• [DIRECTIONS]: Output exactly, and only, the lines from the line containing "cartridge_rotor();" through the line containing "bpy.context.view_layer.update()", both included.

• [INPUT DATA]:
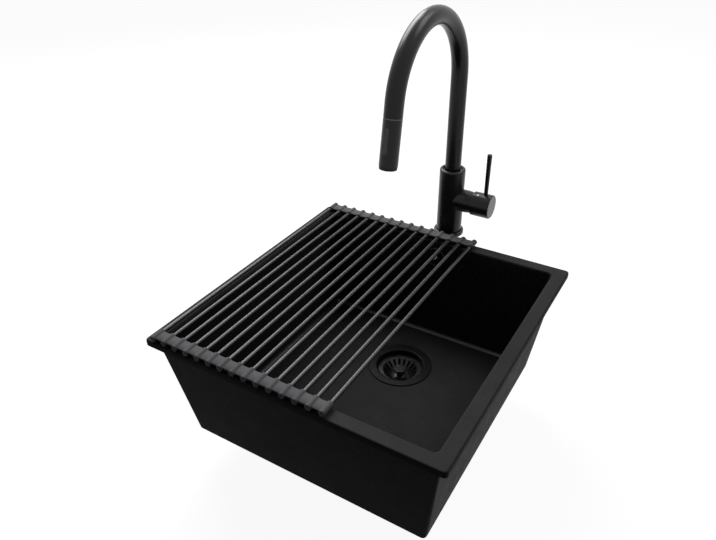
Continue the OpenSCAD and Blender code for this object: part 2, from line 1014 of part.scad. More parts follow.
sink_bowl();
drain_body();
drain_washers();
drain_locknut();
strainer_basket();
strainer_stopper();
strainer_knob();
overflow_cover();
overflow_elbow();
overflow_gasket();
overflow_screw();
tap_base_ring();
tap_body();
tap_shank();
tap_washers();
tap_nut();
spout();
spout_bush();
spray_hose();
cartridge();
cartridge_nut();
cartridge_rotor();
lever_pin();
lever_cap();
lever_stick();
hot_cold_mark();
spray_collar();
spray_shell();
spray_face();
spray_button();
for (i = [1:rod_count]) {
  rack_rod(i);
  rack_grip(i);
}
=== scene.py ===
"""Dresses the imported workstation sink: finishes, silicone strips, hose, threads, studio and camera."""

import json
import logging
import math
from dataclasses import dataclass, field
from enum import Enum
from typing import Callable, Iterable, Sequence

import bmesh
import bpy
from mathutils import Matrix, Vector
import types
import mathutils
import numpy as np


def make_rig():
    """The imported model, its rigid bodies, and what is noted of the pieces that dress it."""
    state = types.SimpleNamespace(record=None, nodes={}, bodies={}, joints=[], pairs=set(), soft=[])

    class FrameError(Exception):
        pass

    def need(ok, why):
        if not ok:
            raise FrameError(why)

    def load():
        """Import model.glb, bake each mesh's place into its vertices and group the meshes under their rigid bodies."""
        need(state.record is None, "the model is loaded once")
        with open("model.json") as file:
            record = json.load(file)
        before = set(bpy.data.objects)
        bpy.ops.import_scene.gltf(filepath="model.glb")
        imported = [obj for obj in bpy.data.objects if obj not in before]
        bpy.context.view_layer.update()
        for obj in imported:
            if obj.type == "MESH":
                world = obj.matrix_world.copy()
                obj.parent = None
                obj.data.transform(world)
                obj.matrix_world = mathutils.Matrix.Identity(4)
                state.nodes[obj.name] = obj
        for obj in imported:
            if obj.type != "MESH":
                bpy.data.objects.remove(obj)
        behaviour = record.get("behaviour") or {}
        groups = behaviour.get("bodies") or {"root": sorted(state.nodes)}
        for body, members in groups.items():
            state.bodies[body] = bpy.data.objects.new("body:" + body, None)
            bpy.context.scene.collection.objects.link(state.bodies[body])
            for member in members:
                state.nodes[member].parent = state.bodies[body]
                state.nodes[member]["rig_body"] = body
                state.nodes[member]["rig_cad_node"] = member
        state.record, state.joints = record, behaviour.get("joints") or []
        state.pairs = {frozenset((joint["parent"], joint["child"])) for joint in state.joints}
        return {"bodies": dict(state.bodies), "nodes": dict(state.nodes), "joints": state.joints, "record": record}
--
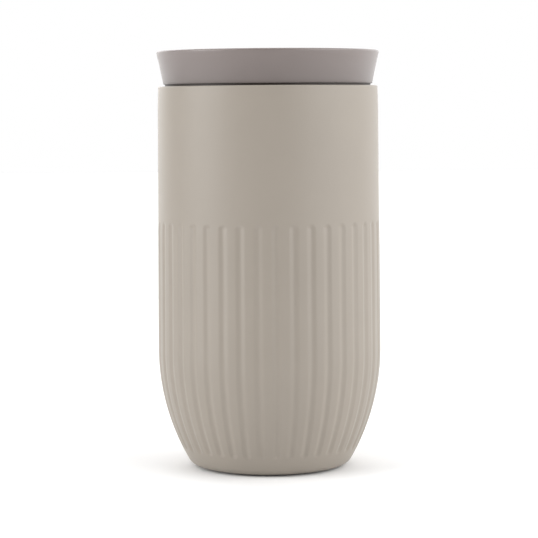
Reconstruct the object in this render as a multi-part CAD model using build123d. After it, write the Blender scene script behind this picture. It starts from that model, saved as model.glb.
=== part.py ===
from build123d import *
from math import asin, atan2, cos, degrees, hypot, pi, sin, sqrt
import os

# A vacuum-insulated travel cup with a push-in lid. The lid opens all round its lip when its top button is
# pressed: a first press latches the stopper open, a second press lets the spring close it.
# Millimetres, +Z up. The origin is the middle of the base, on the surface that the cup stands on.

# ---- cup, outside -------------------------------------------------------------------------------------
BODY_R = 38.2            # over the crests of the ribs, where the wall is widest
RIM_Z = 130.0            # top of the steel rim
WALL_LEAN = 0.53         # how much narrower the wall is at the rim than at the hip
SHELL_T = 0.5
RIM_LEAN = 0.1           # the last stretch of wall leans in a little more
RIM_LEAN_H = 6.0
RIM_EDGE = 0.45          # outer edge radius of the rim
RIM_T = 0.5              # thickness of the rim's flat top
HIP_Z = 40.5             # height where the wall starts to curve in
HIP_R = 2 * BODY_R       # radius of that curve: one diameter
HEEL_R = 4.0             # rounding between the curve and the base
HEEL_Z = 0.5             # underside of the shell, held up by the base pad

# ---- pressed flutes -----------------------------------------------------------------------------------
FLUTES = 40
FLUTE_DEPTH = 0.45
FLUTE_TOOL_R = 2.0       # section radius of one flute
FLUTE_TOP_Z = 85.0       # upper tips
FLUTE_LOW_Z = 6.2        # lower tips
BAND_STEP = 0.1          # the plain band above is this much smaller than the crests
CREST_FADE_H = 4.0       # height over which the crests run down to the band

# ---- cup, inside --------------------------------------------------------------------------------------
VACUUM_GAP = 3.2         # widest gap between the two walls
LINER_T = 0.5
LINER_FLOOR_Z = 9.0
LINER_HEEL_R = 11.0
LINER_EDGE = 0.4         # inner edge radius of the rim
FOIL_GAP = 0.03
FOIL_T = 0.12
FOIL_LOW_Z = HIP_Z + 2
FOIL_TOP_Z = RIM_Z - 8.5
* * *
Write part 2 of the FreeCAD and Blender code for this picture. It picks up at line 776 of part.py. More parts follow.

• [REPLY]:
cartridge_rotor();
lever_pin();
lever_cap();
lever_stick();
hot_cold_mark();
spray_collar();
spray_shell();
spray_face();
spray_button();
for (i = [1:rod_count]) {
  rack_rod(i);
  rack_grip(i);
}
=== scene.py ===
"""Dresses the imported workstation sink: finishes, silicone strips, hose, threads, studio and camera."""

import json
import logging
import math
from dataclasses import dataclass, field
from enum import Enum
from typing import Callable, Iterable, Sequence

import bmesh
import bpy
from mathutils import Matrix, Vector
import types
import mathutils
import numpy as np


def make_rig():
    """The imported model, its rigid bodies, and what is noted of the pieces that dress it."""
    state = types.SimpleNamespace(record=None, nodes={}, bodies={}, joints=[], pairs=set(), soft=[])

    class FrameError(Exception):
        pass

    def need(ok, why):
        if not ok:
            raise FrameError(why)

    def load():
        """Import model.glb, bake each mesh's place into its vertices and group the meshes under their rigid bodies."""
        need(state.record is None, "the model is loaded once")
        with open("model.json") as file:
            record = json.load(file)
        before = set(bpy.data.objects)
        bpy.ops.import_scene.gltf(filepath="model.glb")
        imported = [obj for obj in bpy.data.objects if obj not in before]
        bpy.context.view_layer.update()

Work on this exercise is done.